The vote had infuriated Finance Minister Haris Georghiades who chastised deputies for passing such a law that jeopardised the smooth progress of the economic adjustment programme.
Government spokesman Nicos Christodoulides said that the President’s aim was to avoid yet another prospect of suspension of the programme with the Troika of international lenders.
Anastasiades discussed the delay with Interior and Finance Ministers Socratis Hasikos and Haris Georghiades who said that the final two bills of the six-pack measures on insolvencies would be tabled “within January.”
Already, the IMF suspended the next tranche of about EUR 86 mln in aid because of the new bill, just after Cyprus had already secured some 350 mln from the European Stability Mechanism.
The communist party AKEL had sought a suspension until June, while AKEL, Centre right DIKO, the Citizens’ Alliance and the Greens compromised with the socialist EDEK proposal for a suspension until the end of January.

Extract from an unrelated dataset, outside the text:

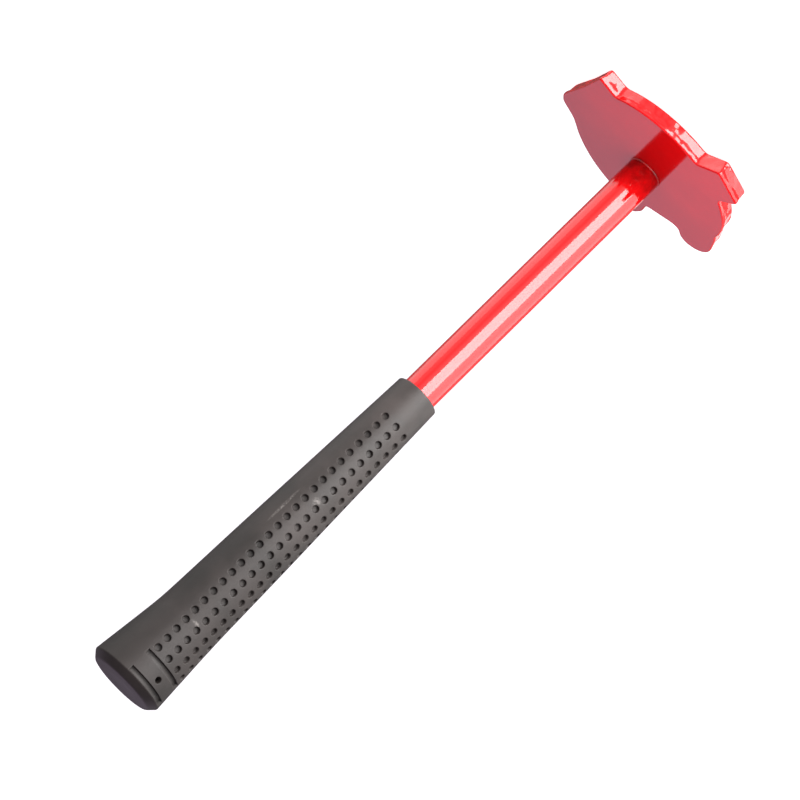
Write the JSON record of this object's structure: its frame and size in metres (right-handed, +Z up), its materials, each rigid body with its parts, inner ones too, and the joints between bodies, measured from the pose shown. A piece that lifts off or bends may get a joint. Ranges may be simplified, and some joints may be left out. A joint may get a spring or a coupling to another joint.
{
  "type": "plate-headed hand tool",
  "caption": "Hand tool with a lugged flat steel plate fixed square on the end of a straight tube handle, with a dimpled moulded rubber hammer grip.",
  "frame": {"origin": "on the handle axis, in the plate's striking face", "axes": "+Z up the handle from the plate to the butt; -Y and +Y out of the grip's two dimpled cheeks; +X towards the flared heel of the butt"},
  "size_m": [0.1186, 0.1197, 0.3798],
  "materials": {
    "red_enamel": "gloss enamel on steel",
    "grip_rubber": "matt moulded rubber"
  },
  "bodies": {
    "root": {"head_plate": "red_enamel", "handle_tube": "red_enamel", "weld_bead": "red_enamel", "rubber_grip": "grip_rubber"}
  },
  "joints": []
}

Non-passage of the framework bill delays efforts by commercial banks to enforce foreclosures on deliberate non-performing loans, currently representing more than 50% of their loan books, a requirement by the Troika of international lenders for banks to reduce their high-risk exposure.
The president’s move is likely to lead to a new round of lengthy deliberations between the executive and the legislature over the foreclosures law. The original law was voted in September but remains inactive, as the government has not drafted by-laws for its implementation.